REQUEST:
Locate the word "from" in the entries below, then gather every line that holds it.

INPUT RECORDS:

=-=-=-=-=

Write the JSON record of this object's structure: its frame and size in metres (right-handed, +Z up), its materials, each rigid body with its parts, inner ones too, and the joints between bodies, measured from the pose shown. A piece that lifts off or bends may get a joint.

=-=-=-=-=

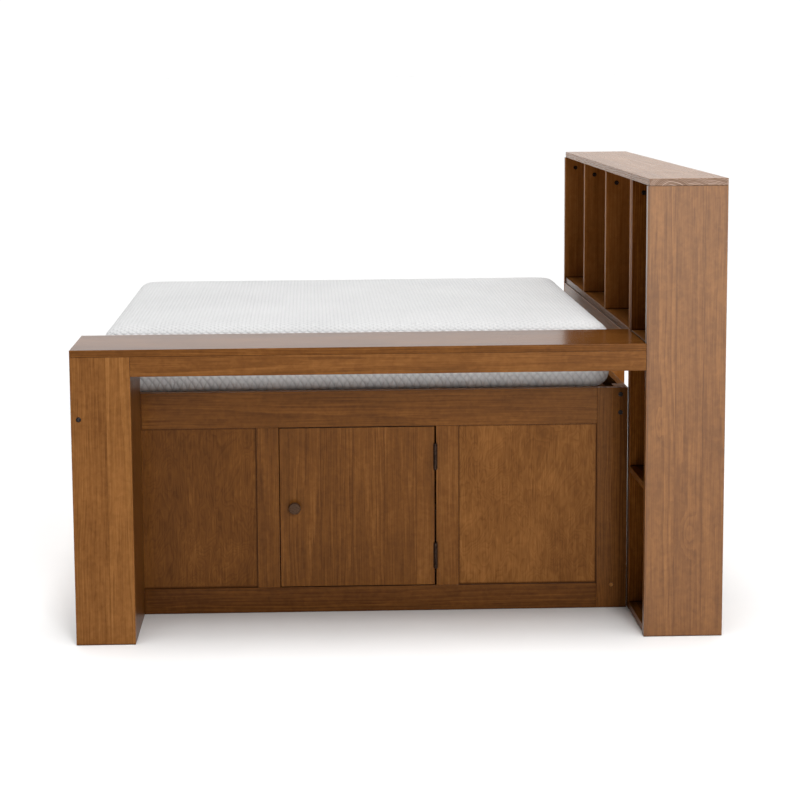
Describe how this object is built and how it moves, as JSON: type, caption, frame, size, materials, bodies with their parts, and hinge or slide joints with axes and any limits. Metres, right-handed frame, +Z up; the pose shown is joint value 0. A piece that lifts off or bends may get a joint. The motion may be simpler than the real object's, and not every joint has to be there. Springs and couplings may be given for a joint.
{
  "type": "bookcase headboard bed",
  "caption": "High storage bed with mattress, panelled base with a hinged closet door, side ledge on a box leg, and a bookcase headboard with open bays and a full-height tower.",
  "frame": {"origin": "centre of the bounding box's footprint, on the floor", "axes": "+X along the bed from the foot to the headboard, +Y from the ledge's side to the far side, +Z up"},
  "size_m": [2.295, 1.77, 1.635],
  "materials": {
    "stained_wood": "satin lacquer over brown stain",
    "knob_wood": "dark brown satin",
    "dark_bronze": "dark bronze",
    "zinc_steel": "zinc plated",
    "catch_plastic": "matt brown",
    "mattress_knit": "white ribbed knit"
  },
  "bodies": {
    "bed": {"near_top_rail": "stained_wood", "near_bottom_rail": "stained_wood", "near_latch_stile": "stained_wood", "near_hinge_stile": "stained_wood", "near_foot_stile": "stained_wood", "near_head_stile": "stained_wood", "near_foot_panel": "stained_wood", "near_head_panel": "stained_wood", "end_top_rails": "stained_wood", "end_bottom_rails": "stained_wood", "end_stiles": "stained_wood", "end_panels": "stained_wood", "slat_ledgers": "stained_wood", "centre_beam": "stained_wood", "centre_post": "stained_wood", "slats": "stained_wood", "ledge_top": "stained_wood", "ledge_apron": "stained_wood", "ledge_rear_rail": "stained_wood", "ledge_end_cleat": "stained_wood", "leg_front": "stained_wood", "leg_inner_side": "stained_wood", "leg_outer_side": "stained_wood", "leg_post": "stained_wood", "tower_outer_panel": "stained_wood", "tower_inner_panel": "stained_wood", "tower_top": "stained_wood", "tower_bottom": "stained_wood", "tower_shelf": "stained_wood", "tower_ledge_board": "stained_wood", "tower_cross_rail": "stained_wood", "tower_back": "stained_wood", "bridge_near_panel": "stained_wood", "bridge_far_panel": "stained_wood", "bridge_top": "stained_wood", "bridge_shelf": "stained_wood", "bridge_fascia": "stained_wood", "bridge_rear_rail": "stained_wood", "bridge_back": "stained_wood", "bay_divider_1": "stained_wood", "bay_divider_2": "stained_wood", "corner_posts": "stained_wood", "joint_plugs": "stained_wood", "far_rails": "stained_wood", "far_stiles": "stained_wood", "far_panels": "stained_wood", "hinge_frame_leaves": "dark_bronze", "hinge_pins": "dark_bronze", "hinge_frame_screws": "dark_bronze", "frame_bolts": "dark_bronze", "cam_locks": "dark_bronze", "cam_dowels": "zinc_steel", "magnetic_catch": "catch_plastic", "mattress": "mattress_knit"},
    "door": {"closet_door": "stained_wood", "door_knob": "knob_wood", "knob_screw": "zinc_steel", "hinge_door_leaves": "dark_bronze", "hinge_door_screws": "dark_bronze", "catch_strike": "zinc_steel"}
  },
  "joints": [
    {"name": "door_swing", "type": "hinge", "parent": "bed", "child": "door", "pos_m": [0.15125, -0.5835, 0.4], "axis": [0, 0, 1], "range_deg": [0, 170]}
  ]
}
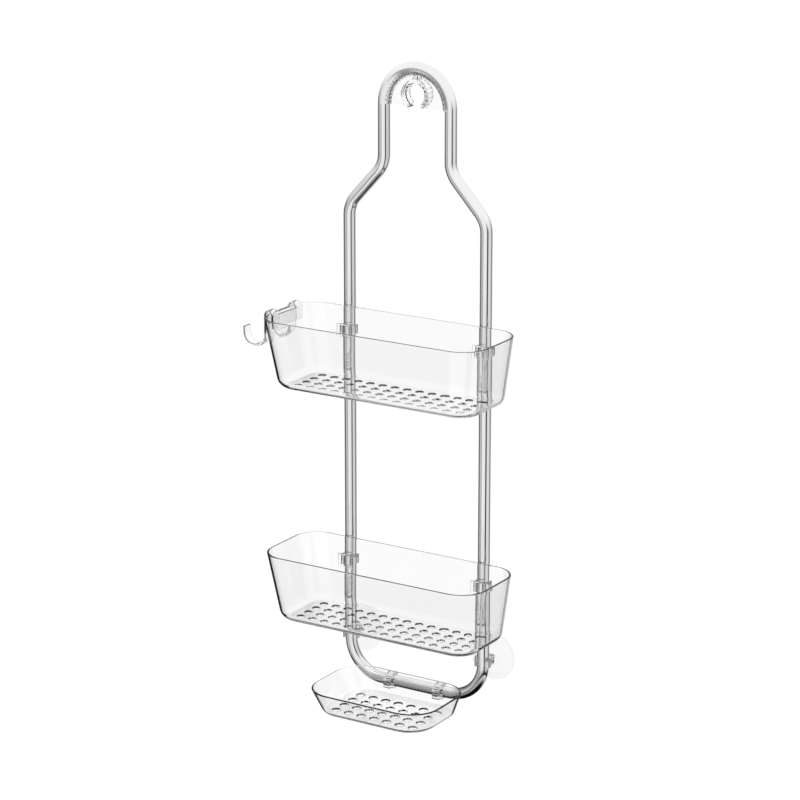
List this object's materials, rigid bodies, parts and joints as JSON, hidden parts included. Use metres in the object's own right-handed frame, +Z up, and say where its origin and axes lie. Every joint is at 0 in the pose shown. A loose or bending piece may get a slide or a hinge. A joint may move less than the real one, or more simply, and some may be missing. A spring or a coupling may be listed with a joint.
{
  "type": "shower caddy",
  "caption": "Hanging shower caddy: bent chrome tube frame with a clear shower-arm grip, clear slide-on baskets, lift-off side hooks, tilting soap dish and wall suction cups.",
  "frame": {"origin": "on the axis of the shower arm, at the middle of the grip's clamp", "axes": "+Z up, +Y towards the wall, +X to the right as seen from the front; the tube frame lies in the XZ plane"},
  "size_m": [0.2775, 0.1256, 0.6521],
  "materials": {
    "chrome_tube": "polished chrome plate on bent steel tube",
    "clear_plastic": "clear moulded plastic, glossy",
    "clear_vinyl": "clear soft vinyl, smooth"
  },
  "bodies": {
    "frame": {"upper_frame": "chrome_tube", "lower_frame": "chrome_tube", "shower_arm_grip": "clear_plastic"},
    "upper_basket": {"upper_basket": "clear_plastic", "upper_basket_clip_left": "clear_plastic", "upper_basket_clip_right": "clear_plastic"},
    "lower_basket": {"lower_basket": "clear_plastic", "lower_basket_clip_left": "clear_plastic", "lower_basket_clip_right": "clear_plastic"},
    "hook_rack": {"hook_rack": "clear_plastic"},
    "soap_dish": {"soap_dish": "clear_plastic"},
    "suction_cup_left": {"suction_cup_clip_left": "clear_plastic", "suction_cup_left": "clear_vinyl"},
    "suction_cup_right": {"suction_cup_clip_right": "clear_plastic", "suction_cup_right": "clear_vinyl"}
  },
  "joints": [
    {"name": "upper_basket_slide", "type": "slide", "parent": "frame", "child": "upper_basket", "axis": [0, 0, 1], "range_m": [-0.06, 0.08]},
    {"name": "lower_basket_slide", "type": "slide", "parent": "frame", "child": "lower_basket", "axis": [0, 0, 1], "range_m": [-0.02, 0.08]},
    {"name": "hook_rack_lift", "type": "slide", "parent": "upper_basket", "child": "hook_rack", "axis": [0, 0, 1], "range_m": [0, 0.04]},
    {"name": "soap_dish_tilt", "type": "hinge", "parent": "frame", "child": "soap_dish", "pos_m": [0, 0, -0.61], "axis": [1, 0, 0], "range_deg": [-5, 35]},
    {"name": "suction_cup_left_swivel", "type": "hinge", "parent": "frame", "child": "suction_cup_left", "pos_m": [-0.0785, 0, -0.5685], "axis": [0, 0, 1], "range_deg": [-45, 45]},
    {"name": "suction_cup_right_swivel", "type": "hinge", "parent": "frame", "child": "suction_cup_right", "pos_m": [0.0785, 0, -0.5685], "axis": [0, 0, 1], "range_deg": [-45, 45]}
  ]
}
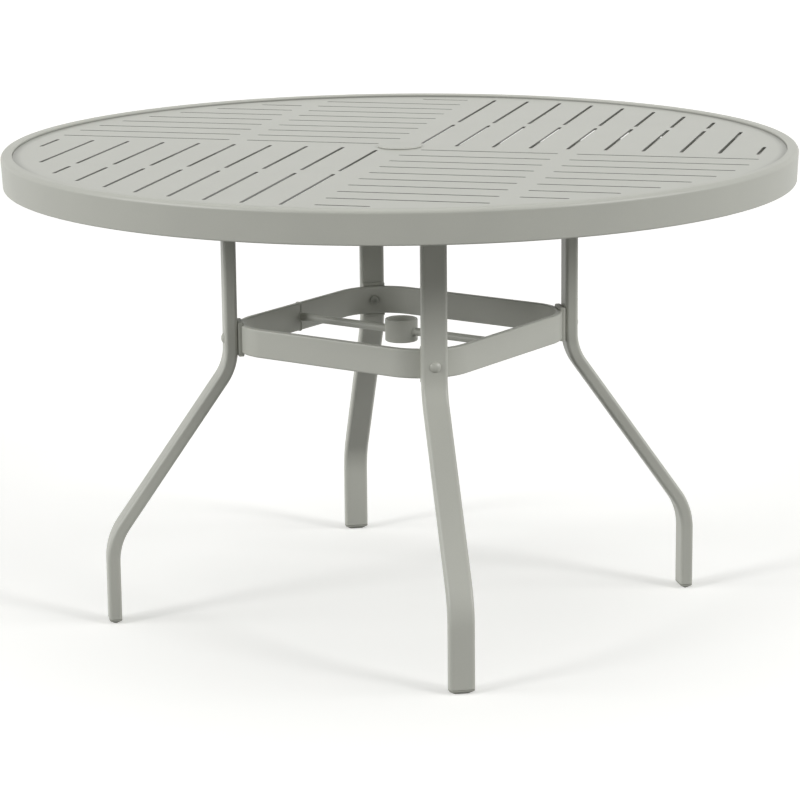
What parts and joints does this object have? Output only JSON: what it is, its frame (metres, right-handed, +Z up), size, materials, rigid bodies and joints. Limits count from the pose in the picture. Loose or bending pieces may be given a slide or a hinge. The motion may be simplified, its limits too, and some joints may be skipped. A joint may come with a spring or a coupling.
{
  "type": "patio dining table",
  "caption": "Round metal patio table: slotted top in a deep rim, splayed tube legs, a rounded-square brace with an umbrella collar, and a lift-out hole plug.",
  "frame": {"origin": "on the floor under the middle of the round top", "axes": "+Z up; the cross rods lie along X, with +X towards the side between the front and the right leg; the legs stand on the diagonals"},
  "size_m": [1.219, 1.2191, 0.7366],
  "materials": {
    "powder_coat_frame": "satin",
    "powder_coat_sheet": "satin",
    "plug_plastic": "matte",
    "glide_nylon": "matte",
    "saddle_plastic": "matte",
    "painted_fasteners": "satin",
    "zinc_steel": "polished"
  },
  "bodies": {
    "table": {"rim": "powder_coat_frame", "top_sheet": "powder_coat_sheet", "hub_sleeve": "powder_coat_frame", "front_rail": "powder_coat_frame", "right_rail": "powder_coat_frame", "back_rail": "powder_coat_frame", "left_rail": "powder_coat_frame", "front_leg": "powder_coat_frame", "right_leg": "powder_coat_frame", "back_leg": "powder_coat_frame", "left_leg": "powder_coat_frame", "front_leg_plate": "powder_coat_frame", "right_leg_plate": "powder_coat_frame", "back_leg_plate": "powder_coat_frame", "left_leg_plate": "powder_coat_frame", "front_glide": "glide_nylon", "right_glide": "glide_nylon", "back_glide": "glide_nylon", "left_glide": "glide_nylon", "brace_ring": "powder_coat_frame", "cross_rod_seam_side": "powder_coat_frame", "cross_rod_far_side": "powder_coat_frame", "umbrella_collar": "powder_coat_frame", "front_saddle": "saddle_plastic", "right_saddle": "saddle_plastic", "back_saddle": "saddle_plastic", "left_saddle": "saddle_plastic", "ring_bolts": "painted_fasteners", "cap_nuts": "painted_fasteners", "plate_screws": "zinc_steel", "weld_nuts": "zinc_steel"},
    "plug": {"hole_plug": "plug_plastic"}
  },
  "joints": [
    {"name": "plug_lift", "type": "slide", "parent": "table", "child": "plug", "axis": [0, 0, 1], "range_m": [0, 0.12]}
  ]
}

=-=-=-=-=

EXERCISE RESPONSE:
Write the JSON record of this object's structure: its frame and size in metres (right-handed, +Z up), its materials, each rigid body with its parts, inner ones too, and the joints between bodies, measured from the pose shown. A piece that lifts off or bends may get a joint.
  "frame": {"origin": "centre of the bounding box's footprint, on the floor", "axes": "+X along the bed from the foot to the headboard, +Y from the ledge's side to the far side, +Z up"},
  "frame": {"origin": "on the axis of the shower arm, at the middle of the grip's clamp", "axes": "+Z up, +Y towards the wall, +X to the right as seen from the front; the tube frame lies in the XZ plane"},
What parts and joints does this object have? Output only JSON: what it is, its frame (metres, right-handed, +Z up), size, materials, rigid bodies and joints. Limits count from the pose in the picture. Loose or bending pieces may be given a slide or a hinge. The motion may be simplified, its limits too, and some joints may be skipped. A joint may come with a spring or a coupling.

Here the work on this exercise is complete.